Me sonrió fijando en mí aquellos ojos de color verde musgo idénticos a los míos. Luego levantó la cabeza para mirar al horizonte a través de la ventana.

—Alba rubia, o viento o lluvia —recitó aquel viejo refrán que repetía a menudo y se volvió hacia mí—. No tardes en regresar, Blanca. Pronto lloverá.

Cuando estaba en la casa de mi abuela me despertaba temprano. Creo que la certeza de que me dejaría corretear libre por el valle me emocionaba tanto que mi cerebro se programaba para dormir solo lo estrictamente necesario.

Antes de que terminara de hablar yo ya salía por la puerta a toda velocidad dejando tras de mí la estela de cuadros rosas y naranjas de mi ligero vestido de algodón.
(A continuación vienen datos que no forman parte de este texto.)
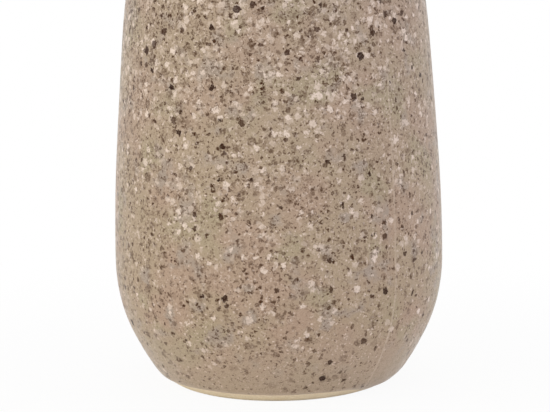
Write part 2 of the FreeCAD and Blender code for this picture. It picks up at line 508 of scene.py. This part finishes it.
# The coat stands on the clay by its thickness, which starts at nothing on the lower edge, rounds
# off there as a quarter circle, swells to a bead and varies slowly above. Rows keep their share of
# the way from the edge to the lip, wherever the edge runs. The back lies on the clay.
def makeOuterGlaze():
    even = evenAngles(glaze["columns"])
    angles = even - glaze["gather"] * np.sin(2 * even)
    outsideTop = lengthOf(outside)
    edgeLength = np.interp(glazeEdge(angles), outside[0][:, 1],
                           np.linspace(0, outsideTop, len(outside[0])))
    bodyFrom, bodyTo, bodyStep = glaze["bodyRows"]
    marks = np.concatenate([glaze["edgeRows"], np.arange(bodyFrom, outsideTop - bodyTo, bodyStep),
                            [outsideTop - glaze["lastBodyRow"]],
                            np.linspace(outsideTop, frontLength, glaze["rimRows"])])
    squeeze = (frontLength - edgeLength) / frontLength
    fromEdge = marks[:, None] * squeeze
    radius, height, sideR, sideZ = atLengths(front, edgeLength + fromEdge)
    rounding = np.sqrt(1 - (1 - np.clip(fromEdge / glaze["edgeRound"], 0, 1)) ** 2)
    bead = glaze["bead"] * np.exp(-(fromEdge / glaze["beadLength"]) ** 2)
    uneven = glaze["swell"] * swell(angles, height, glaze["swellTurns"], glaze["swellDrift"])
    thick = (glaze["thickness"] + uneven + bead) * rounding + seamRidge(radius, height, angles)
    backTo, backStep, backLast = glaze["backRows"]
    backMarks = np.append(np.arange(frontLength, backTo, -backStep), [backLast])
    back = atLengths(front, edgeLength + backMarks[:, None] * squeeze)
    rows = np.concatenate([radius + sideR * thick, back[0]])
    heights = np.concatenate([height + sideZ * thick, back[1]])
    frontMap = marks / frontLength * (1 - glaze["backMap"])
    backMap = np.linspace(1 - glaze["backMap"] * (1 - glaze["backGap"]), 1, len(backMarks) + 1)
    return skin("speckled_glaze_coat", rows, heights, angles, np.append(frontMap, backMap))


# One layer of specks: a mask from 0 to 1 and the colour of each speck. A speck's size, its tone,
# how solid it is and whether it is there come from its cell's random colour. A slow noise at the
# cell's own point gathers the specks in clumps, the point's height thins them towards the foot,
# and how far it lies towards the flick's azimuth makes them more or fewer. A fine noise, fray,
# tears their outlines.
def specks(tree, place, fray, layer):
    cell, shift = layer["cell"], (layer["shift"] * mm,) * 3
    moved = addNode(tree, "VectorMath", {0: place, 1: shift}, operation="ADD")
    cells = addNode(tree, "TexVoronoi", {"Vector": moved, "Scale": 1 / (cell * mm)})
    chance = addNode(tree, "SeparateColor", {0: cells.outputs["Color"]})
    point = addNode(tree, "VectorMath", {0: cells.outputs["Position"], 1: shift},
                    operation="SUBTRACT")
    height = addNode(tree, "SeparateXYZ", {0: point}).outputs["Z"]
    clumps = addNode(tree, "TexNoise", {"Vector": cells.outputs["Position"],
                                        "Scale": 1 / (layer["clump"] * mm), "Detail": 1.0})
    thinnest, thickest = glaze["clumpRange"]
    share = addNode(tree, "MapRange", {0: clumps, 1: thinnest, 2: thickest,
                                       3: 1 - layer["gather"], 4: 1 + layer["gather"]})
    thinned = addNode(tree, "MapRange", {0: height, 2: glaze["fullHeight"] * mm,
                                         3: layer["share"] * layer["low"], 4: layer["share"]})
    plain = addNode(tree, "MapRange", {0: height, 2: glaze["plainHeight"] * mm,
                                       3: glaze["plainShare"]})
    turn = math.radians(glaze["flickAzimuth"])
    facing = addNode(tree, "VectorMath", {0: point, 1: (math.sin(turn), -math.cos(turn), 0.0)},
                     operation="DOT_PRODUCT")
    flicked = addNode(tree, "MapRange", {0: facing, 1: glaze["flickFrom"] * mm,
                                         2: glaze["flickTo"] * mm, 3: layer["away"],
                                         4: glaze["flickShare"]})
    for factor in (thinned, plain, flicked):
        share = addNode(tree, "Math", {0: share, 1: factor}, operation="MULTIPLY")
    there = addNode(tree, "Math", {0: chance.outputs["Green"], 1: share}, operation="LESS_THAN")
    smallest, largest = [radius / cell for radius in layer["radii"]]
    size = addNode(tree, "MapRange", {0: chance.outputs["Red"], 3: smallest, 4: largest})
    torn = addNode(tree, "Math", {0: fray, 1: layer["fray"] / cell, 2: cells.outputs["Distance"]},
                   operation="MULTIPLY_ADD")
    inside = addNode(tree, "Math", {0: size, 1: torn}, operation="SUBTRACT")
    half = layer["edge"] / cell / 2
    mask = addNode(tree, "MapRange", {0: inside, 1: -half, 2: half},
                   interpolation_type="SMOOTHSTEP")
    solid = addNode(tree, "MapRange", {0: chance.outputs["Blue"], 3: layer["cover"],
                                       4: layer["cover"] * layer["faint"]})
    for factor in (there, solid):
        mask = addNode(tree, "Math", {0: mask, 1: factor}, operation="MULTIPLY")
    darker, lighter = [linear(tone) for tone in layer["tones"]]
    return mask, addNode(tree, "Mix", {0: chance.outputs["Blue"], 6: darker, 7: lighter},
                         data_type="RGBA")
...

De cerca me seguía un perrito de raza indefinida y ojos del color del caramelo quemado.

Tal y como mi abuela había predicho el cielo comenzó pronto a encapotarse. El verano asturiano era siempre una sorpresa.
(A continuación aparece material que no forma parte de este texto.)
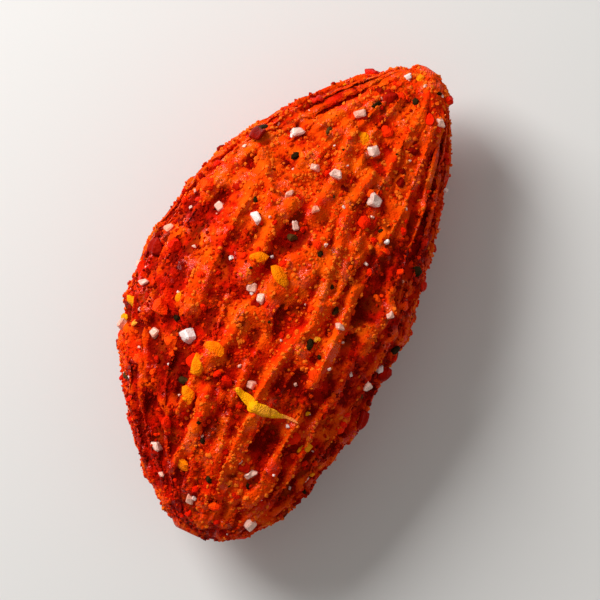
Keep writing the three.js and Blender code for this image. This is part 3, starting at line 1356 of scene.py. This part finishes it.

Yo llevaba un buen rato jugando cerca de la iglesia en compañía de mi fiel y achuchable Simón cuando las primeras gotas se estrellaron contra nuestras cabezas. Nos miramos, había que salir corriendo si no queríamos llegar a casa empapados.
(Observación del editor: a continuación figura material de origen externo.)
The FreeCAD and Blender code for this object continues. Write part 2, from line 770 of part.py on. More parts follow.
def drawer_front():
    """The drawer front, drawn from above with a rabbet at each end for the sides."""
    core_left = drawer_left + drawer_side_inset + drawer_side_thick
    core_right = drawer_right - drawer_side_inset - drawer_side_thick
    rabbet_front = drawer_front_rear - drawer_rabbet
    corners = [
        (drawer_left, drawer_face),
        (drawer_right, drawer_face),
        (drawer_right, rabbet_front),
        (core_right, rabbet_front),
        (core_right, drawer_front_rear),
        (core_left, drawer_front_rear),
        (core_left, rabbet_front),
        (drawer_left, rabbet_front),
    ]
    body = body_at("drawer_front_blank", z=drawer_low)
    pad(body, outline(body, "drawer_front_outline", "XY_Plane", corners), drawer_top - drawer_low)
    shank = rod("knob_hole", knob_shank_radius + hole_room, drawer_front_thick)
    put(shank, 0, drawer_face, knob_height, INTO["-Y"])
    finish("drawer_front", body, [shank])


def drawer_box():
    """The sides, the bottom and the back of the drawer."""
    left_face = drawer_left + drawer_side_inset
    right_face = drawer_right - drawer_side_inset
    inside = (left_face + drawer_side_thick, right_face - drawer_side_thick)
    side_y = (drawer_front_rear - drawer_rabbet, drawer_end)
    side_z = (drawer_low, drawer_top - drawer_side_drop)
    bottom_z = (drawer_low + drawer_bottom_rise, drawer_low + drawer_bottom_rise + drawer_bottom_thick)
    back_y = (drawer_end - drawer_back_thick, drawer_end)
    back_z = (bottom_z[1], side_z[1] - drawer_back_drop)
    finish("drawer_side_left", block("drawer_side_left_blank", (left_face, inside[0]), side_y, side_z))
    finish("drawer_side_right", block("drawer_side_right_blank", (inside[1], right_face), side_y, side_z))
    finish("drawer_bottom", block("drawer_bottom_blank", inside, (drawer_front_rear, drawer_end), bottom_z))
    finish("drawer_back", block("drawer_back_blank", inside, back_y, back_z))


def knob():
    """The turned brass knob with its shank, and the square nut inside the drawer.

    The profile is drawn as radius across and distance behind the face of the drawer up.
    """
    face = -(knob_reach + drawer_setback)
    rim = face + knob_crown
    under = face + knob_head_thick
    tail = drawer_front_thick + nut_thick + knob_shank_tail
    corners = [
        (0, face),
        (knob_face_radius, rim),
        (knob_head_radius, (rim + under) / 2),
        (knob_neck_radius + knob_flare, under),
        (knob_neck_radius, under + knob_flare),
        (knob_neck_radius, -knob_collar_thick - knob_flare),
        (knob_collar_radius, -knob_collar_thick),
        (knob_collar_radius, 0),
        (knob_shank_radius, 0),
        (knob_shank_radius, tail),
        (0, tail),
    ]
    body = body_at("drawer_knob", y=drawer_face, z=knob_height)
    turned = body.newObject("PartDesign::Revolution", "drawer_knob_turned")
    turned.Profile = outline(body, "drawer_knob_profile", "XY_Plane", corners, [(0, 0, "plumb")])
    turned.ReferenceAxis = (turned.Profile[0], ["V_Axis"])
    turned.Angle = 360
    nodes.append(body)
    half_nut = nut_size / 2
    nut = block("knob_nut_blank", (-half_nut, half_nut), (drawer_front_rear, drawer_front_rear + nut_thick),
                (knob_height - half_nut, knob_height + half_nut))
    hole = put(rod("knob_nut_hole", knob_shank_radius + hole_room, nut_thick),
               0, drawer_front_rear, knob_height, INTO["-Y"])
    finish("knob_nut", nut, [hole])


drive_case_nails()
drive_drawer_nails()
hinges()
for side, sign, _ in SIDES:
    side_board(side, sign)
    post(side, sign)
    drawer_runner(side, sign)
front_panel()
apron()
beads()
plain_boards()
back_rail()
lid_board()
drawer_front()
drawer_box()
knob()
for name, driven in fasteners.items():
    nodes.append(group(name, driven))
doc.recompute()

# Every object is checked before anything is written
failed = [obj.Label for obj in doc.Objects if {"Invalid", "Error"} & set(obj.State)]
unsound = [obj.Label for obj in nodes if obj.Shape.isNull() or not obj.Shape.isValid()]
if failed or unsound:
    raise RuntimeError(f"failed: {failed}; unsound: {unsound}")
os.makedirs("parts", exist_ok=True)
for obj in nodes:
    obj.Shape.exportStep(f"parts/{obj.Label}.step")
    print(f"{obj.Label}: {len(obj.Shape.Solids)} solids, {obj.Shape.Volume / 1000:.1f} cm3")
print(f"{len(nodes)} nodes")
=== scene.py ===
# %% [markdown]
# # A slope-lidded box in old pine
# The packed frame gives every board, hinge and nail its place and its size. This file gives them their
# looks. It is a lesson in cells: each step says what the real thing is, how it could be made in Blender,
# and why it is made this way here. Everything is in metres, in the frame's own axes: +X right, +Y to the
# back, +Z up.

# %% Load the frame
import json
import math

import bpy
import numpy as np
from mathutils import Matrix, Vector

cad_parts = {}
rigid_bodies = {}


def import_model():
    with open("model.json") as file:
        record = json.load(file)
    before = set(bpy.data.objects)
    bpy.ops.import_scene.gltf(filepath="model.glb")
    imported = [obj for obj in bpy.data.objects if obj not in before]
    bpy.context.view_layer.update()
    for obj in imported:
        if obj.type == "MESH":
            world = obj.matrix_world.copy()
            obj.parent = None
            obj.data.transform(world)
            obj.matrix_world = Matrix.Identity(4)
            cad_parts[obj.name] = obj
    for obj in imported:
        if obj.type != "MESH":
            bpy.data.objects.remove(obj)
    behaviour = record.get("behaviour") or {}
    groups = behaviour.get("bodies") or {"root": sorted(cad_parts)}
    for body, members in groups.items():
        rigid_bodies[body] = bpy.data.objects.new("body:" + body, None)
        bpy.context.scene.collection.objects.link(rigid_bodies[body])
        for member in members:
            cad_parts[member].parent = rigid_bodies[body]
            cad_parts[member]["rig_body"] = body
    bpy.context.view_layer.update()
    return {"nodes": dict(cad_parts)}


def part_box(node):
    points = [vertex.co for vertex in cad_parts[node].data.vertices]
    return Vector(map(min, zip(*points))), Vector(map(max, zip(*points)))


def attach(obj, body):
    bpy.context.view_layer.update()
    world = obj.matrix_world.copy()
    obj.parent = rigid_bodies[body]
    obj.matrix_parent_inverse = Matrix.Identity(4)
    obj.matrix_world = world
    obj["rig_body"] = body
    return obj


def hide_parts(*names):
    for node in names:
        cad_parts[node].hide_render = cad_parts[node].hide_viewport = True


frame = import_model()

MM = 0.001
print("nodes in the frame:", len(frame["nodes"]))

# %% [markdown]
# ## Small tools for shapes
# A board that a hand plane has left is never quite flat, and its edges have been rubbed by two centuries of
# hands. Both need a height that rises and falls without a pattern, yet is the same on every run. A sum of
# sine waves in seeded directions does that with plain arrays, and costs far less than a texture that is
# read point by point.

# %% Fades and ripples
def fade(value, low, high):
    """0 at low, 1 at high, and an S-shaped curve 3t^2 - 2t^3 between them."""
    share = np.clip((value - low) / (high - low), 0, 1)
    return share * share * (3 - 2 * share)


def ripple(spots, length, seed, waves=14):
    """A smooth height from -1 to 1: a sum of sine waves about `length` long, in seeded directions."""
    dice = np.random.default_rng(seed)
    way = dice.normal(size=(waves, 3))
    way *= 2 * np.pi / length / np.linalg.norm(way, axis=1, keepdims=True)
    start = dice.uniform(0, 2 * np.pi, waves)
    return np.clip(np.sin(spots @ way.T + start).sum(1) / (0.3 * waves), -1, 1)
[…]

Cogí el ramillete de diminutas margaritas que había estado recogiendo y me lo metí en uno de los bolsillos de mi vestido. Al ir a hacerlo toqué algo, era el papel con la lista de nombres que me había dado mi abuela. No sé por qué, pero sentí el repentino impulso de ocultarlo en algún sitio en que estuviera a buen recaudo. No había mucho tiempo para pensar y los restos del antiguo muro de la iglesia me parecieron una buena opción. Después de todo, se trataba de un lugar sagrado.

Entre las piedras perfectamente encajadas entre sí encontré un hueco en el que un helecho de hojas rizadas, jugosas y de un brillante verde había nacido. Me pareció el lugar ideal para ocultarlo. Lo estrujé dentro del agujero justo antes de que las gotas de lluvia empezaran a multiplicarse. Y luego, como ocurre tantas veces con los niños, me olvidé de él. Mis desmayos se volvieron cada vez más infrecuentes y acabaron por desaparecer… igual que mi abuela y sus historias.

Muchos años después, leyendo una de esas revistas de divulgación que incluyen una pincelada de ciencia aquí y allá me topé con un artículo sobre la teoría de cuerdas y su relación con los vórtices energéticos. A pesar de ser una versión para neófitos era un lío y no llegué a comprenderlo del todo, pero por alguna razón las palabras de mi abuela acudieron raudas a mi mente desde algún recóndito lugar de mi memoria.

Cuando me desperté sobre la cama de heno de los establos del conde Alfonso Enríquez algunos recuerdos volvieron a manifestarse como los fantasmas que eran. Me daba miedo admitir algo que ya sabía que era un hecho, como si ignorarlo pudiera borrar su existencia.